Equally fascinating is the Jesuits’ balancing act as portrayed in the documents from Baja California. When in the 1690s the Society of Jesus offered to finance the occupation of that daunting peninsula, the Spanish crown conceded to the Jesuits uncustomary superintendence of the presidiai garrison at Loreto. Once it appeared that they had indeed added the precarious colony to the empire, the wily priests convinced the government to pay the soldiers’ salaries, but without surrendering their authority to hire and fire them. Nowhere is the daily tension between missionaries and men-at-arms—I can’t live with you, and I can’t live without you—more poignantly evident.
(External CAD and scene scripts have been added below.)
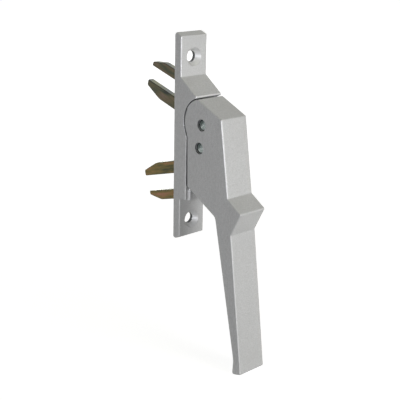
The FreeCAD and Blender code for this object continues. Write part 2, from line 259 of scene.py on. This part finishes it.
def edgeHighlightMask(tree, coords, crossHighlight):
    # 1 where a highlight is painted on the rounded edges: the upright ones by their direction, the one
    # across the handle by its place
    way = facing(tree)
    upright = times(tree, bandOf(tree, way["Z"], *lacquer["upright"]),
                    bandOf(tree, absolute(tree, way["X"]), *lacquer["turning"]))
    place, reach, strength = crossHighlight
    near = bandOf(tree, awayFrom(tree, coords, place), 0.0, reach, lacquer["edgeFade"])
    return maths(tree, "MAXIMUM", upright, times(tree, near, strength))


def shaded(tree, colour, mask, share):
    # blends the colour towards the painted shade's dark tone, by the mask and the share
    return blendOf(tree, times(tree, mask, share), colour, paintedShade["tone"])


def leverShade(tree, coords, colour):
    # painted shade in the recesses round the pins, and on the hub's rim where it lies in the base
    place = splitOf(tree, coords)
    under = maths(tree, "LESS_THAN", absolute(tree, place["X"]), halfWidth - paintedShade["recessUnder"])
    for axis in pinAxes.values():
        near = bandOf(tree, awayFrom(tree, coords, axis), 0.0, paintedShade["recess"], paintedShade["recessFade"])
        colour = shaded(tree, colour, times(tree, under, near), paintedShade["recessShare"])
    behind = maths(tree, "GREATER_THAN", place["Y"], paintedShade["rimBehind"])
    ring = bandOf(tree, awayFrom(tree, coords, pinAxes["pivot_pin"]), *paintedShade["rim"], paintedShade["fade"])
    return shaded(tree, colour, times(tree, behind, ring), paintedShade["rimShare"])


def baseShade(tree, coords, colour):
    # painted shade in the seam round the hub, and on the housing's front along the cheeks
    inward = maths(tree, "LESS_THAN", absolute(tree, facing(tree)["X"]), paintedShade["seamTurn"])
    ring = bandOf(tree, awayFrom(tree, coords, pinAxes["pivot_pin"]), *paintedShade["seam"], paintedShade["fade"])
    colour = shaded(tree, colour, times(tree, inward, ring), paintedShade["seamShare"])
    place = splitOf(tree, coords)
    housingShade = times(tree, bandOf(tree, place["Y"], *paintedShade["housingShade"]),
                bandOf(tree, place["Z"], *paintedShade["housingShadeHeight"]))
    return shaded(tree, colour, housingShade, paintedShade["housingShadeShare"])


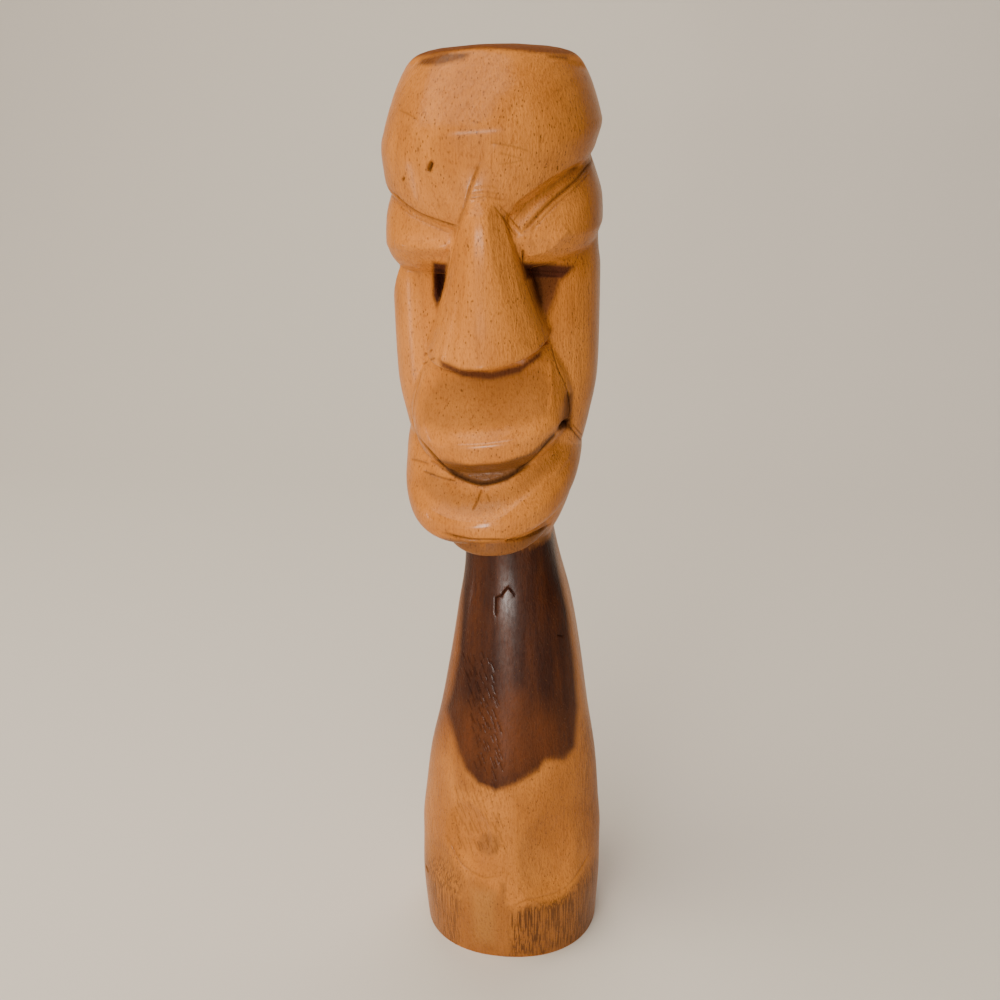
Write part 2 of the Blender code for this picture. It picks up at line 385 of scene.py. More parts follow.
forms = [
    make_form("trunk", TRUNK, (-1.5, -12), sway=14),
    make_form("head", HEAD, FACE_X),
    make_form("forehead", FOREHEAD, (-14, -6.5), lean=(1.0, 0), level_at=-98, roll=(1.6, 0),
              wedge=(4.9, 0), wedge_top=0.56),
    make_form("brow", BROW, (-9, -9), roll=(0.95, 0.65)),
    make_form("nose", NOSE, FACE_X, y=-62, lean=(3.0, 0), level_at=-118, roll=(1.4, 0.5)),
    make_form("upper_lip", UPPER_LIP, FACE_X, lean=(4.3, 1.0), level_at=-103, roll=(1.3, 1.3)),
    make_form("lower_lip", LOWER_LIP, (-13, -13), lean=(3.7, 4.9), level_at=-103, roll=(1.3, 1.3)),
    make_form("chin", CHIN, FACE_X, lean=(2.0, 2.0), level_at=-87, roll=(0.3, 0.3)),
]
trunk, head = forms[:2]
hollows = [
    (head, make_form("left_eye", EYE_SOCKET, (-42, -42), y=-90, width=0.5)),
    (head, make_form("right_eye", EYE_SOCKET, (28, 28), y=-90, width=0.97)),
    (head, make_form("left_temple", TEMPLE, (-106, -106), y=-20)),
]
for x, y, z, reach in SCOOPS:
    bpy.ops.mesh.primitive_uv_sphere_add(segments=96, ring_count=48, radius=reach * LOG_DEPTH / 200,
                                         location=in_metres(x, y, z))
    hollows.append((trunk, bpy.context.object))
for form, hollow in hollows:
    apply_modifier(form, 'BOOLEAN', operation='DIFFERENCE', solver='EXACT', object=hollow)
    bpy.data.objects.remove(hollow, do_unlink=True)
print("forms:", [form.name for form in forms])

# %% [markdown]
# The forms are fused by a voxel remesh: the way a sculptor's dynamic clay joins overlapping lumps
# into one skin of small even squares. Two passes of smoothing take the steps out of the slopes.
# The underside is then sawn off flat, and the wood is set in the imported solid's box. A boolean
# union would keep each seam razor sharp; a knife leaves them as this does, a little soft.

# %% Fuse the forms into one skin
VOXEL = 0.62 * MM

bpy.ops.object.select_all(action='DESELECT')
for form in forms:
    form.select_set(True)
wood = forms[0]
bpy.context.view_layer.objects.active = wood
bpy.ops.object.join()
wood.name = wood.data.name = "carved_wood"
apply_modifier(wood, 'REMESH', mode='VOXEL', voxel_size=VOXEL)
apply_modifier(wood, 'SMOOTH', factor=0.5, iterations=2)
print("fused:", len(wood.data.vertices), "points")

# %% Saw the underside flat
bpy.ops.object.mode_set(mode='EDIT')
bpy.ops.mesh.select_all(action='SELECT')
bpy.ops.mesh.bisect(plane_co=(0, 0, 0), plane_no=(0, 0, 1), use_fill=True, clear_inner=True)
bpy.ops.mesh.select_all(action='SELECT')
bpy.ops.mesh.normals_make_consistent(inside=False)
bpy.ops.mesh.quads_convert_to_tris()
bpy.ops.object.mode_set(mode='OBJECT')


def points_of(mesh):
    """Return a mesh's points as rows of x, y and z."""
    flat = np.empty(len(mesh.vertices) * 3)
    mesh.vertices.foreach_get("co", flat)
    return flat.reshape(-1, 3)


def move_points(mesh, points):
    """Put a mesh's points where the rows of x, y and z say."""
    mesh.vertices.foreach_set("co", points.ravel())
    mesh.update()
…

To colonial Latin Americanists of every stripe with an interest in northern New Spain, these DRSW volumes offer the immediate gratification of critically edited primary sources. A thousand clues beckon us as well into the larger world of archival resources from Spain, Mexico, and the United States identified in the DRSW Master Index of Spanish documents (see Thomas C. Barnes, Thomas H. Naylor, and Charles W. Polzer, Northern New Spain: A Research Guide, Tucson, 1981).

I noted, for example, “Don Manuel de Ossio 325 pesos and 1 ration” (1:57) on the muster roll of the Loreto presidio in 1733. I had already met the irrepressible Manuel de Ossio in Harry W. Crosby’s Antigua California: Mission and Colony on the Peninsular Frontier, 1697–1768 (Albuquerque, 1994). I wondered if there was more information about the rise of this not-so-common enlisted man (of thirty enumerated only four bore the title don) from soldier to foremost non-Jesuit entrepreneur on the peninsula. If I am at all serious, I should look next at the DRSW Master Index on CD-Rom and await impatiently while its creators put Biofile on-line.

But I like the feel, the weight of Presidio II. Resisting the temptation to cast absolutely everything into the swelling digital sea, the editors of the DRSW, the sponsoring National Historical Publications and Records Commission, and the University of Arizona Press have dared provide another eminently useful, handsomely printed documentary collection. May there be no end to their courage.